__What the exercise asks__:
Whenever a line contains the string "that", copy it out of the entries.

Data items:
——
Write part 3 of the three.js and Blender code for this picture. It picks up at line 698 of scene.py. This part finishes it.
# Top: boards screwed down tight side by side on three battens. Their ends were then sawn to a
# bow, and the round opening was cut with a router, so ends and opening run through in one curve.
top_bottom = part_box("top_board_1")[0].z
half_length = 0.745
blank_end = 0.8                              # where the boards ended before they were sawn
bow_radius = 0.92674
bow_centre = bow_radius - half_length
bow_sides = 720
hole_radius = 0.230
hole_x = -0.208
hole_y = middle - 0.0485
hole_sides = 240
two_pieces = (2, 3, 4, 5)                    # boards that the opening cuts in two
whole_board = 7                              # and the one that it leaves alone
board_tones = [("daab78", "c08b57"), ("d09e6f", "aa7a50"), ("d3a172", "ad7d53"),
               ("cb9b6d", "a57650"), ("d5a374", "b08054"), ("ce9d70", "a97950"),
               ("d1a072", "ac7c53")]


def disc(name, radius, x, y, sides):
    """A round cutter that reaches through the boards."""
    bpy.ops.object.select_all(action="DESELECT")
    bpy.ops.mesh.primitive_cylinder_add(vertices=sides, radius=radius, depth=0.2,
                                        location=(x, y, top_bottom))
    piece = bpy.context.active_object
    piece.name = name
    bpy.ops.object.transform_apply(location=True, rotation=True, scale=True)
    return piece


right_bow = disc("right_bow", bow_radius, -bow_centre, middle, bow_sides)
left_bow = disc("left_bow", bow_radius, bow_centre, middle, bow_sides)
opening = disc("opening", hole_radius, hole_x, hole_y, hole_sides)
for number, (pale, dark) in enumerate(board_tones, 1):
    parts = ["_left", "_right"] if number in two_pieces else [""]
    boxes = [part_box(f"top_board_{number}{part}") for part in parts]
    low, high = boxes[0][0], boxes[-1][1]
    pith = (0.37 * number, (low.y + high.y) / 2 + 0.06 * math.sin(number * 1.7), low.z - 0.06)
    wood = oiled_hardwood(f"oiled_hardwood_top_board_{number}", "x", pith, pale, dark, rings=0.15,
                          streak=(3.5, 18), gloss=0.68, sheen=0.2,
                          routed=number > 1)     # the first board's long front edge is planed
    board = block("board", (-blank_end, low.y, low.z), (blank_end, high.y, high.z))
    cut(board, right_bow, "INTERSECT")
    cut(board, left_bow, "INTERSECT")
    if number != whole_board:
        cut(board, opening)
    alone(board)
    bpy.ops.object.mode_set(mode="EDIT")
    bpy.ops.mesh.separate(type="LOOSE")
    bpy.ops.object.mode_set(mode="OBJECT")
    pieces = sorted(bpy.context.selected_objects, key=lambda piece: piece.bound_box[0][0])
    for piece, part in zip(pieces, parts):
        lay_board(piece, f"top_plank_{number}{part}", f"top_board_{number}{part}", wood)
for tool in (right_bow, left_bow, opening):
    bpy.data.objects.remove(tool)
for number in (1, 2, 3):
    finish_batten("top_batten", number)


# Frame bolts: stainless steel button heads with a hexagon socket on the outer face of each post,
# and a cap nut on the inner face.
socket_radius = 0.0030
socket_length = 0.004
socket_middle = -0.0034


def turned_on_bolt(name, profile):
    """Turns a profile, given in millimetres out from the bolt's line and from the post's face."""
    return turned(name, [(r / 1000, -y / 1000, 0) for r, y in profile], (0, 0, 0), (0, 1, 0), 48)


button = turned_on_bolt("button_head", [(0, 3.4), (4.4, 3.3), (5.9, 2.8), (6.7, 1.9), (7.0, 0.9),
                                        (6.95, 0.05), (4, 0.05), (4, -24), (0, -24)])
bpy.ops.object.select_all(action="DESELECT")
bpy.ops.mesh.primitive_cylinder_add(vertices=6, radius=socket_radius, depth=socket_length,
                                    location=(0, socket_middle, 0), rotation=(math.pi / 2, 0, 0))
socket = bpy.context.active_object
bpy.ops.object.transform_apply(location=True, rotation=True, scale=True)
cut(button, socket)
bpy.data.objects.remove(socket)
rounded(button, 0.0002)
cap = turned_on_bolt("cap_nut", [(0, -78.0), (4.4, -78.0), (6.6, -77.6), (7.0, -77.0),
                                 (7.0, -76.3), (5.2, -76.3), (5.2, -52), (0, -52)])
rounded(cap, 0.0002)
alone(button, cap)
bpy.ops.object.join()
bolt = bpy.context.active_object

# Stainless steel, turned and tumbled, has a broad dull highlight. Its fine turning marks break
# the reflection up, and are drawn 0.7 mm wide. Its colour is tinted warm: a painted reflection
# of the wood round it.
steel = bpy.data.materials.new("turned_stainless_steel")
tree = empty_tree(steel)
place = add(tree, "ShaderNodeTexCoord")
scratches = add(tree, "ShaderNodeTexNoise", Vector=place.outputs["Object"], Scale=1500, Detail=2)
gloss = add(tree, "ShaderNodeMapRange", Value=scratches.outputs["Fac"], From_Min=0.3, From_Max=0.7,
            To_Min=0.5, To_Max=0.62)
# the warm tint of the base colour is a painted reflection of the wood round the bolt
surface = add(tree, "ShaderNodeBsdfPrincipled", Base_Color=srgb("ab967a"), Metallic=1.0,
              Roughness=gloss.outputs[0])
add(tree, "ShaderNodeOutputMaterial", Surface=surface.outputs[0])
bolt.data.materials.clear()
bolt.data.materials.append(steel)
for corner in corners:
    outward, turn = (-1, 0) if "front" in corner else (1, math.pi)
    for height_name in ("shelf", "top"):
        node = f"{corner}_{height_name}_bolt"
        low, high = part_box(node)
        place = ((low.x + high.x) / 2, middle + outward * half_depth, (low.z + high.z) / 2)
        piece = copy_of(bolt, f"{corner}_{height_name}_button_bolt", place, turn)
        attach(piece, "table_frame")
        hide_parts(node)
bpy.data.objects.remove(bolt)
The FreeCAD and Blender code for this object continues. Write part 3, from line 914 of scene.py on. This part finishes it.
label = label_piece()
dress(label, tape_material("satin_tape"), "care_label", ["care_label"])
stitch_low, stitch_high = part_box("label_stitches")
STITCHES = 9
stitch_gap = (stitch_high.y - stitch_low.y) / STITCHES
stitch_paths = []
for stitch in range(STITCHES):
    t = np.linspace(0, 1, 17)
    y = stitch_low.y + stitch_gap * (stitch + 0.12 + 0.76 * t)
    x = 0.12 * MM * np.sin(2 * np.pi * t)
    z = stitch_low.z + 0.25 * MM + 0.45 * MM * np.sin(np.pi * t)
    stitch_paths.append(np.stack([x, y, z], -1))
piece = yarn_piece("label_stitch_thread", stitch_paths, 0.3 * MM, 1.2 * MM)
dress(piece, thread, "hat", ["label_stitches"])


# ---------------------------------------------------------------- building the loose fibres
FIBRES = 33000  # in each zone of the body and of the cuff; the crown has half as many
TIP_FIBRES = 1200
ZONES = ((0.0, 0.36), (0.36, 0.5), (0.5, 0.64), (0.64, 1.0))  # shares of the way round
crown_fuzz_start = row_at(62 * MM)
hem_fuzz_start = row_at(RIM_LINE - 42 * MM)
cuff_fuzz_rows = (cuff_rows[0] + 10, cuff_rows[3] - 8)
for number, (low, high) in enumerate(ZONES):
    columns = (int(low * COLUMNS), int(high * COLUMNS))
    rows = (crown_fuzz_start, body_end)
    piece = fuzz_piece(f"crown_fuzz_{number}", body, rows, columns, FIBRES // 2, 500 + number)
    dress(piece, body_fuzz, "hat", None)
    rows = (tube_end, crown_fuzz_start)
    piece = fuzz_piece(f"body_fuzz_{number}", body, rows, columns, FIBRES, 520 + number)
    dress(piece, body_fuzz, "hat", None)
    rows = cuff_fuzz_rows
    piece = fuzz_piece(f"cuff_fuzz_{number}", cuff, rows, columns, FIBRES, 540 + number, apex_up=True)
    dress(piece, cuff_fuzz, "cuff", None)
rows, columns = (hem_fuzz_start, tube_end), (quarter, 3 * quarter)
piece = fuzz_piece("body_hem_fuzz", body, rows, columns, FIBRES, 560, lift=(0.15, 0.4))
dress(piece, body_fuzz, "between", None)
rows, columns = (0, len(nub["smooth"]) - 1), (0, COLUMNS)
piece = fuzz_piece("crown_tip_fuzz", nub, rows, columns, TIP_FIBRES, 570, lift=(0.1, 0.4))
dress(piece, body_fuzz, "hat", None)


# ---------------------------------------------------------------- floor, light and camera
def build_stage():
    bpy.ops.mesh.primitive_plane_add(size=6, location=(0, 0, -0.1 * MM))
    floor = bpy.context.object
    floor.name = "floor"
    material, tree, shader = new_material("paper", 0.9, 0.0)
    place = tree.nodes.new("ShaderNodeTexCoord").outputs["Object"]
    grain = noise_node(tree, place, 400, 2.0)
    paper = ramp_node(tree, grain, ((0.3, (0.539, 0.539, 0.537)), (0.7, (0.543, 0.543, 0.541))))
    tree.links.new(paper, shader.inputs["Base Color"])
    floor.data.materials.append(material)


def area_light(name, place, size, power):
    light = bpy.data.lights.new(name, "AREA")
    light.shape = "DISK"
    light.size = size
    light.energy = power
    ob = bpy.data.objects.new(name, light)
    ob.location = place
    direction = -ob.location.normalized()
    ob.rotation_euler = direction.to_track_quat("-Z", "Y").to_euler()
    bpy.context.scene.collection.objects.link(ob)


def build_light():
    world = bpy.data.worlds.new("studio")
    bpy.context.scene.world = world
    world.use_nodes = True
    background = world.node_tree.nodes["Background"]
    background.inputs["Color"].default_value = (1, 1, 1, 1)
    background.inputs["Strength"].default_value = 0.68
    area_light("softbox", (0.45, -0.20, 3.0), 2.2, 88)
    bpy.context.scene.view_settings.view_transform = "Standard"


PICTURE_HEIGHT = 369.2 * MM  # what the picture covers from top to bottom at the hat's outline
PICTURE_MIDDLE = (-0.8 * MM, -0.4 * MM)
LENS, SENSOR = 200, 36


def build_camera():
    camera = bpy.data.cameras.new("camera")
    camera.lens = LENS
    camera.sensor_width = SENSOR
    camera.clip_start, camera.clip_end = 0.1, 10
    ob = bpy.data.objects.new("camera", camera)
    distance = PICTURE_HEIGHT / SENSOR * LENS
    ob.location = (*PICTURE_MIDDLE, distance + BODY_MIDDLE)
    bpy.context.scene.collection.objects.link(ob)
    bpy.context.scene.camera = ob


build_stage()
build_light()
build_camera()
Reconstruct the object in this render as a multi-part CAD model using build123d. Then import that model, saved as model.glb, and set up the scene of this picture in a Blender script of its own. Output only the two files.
——
__Result__:
two_pieces = (2, 3, 4, 5)                    # boards that the opening cuts in two
whole_board = 7                              # and the one that it leaves alone
    """A round cutter that reaches through the boards."""
Reconstruct the object in this render as a multi-part CAD model using build123d. Then import that model, saved as model.glb, and set up the scene of this picture in a Blender script of its own. Output only the two files.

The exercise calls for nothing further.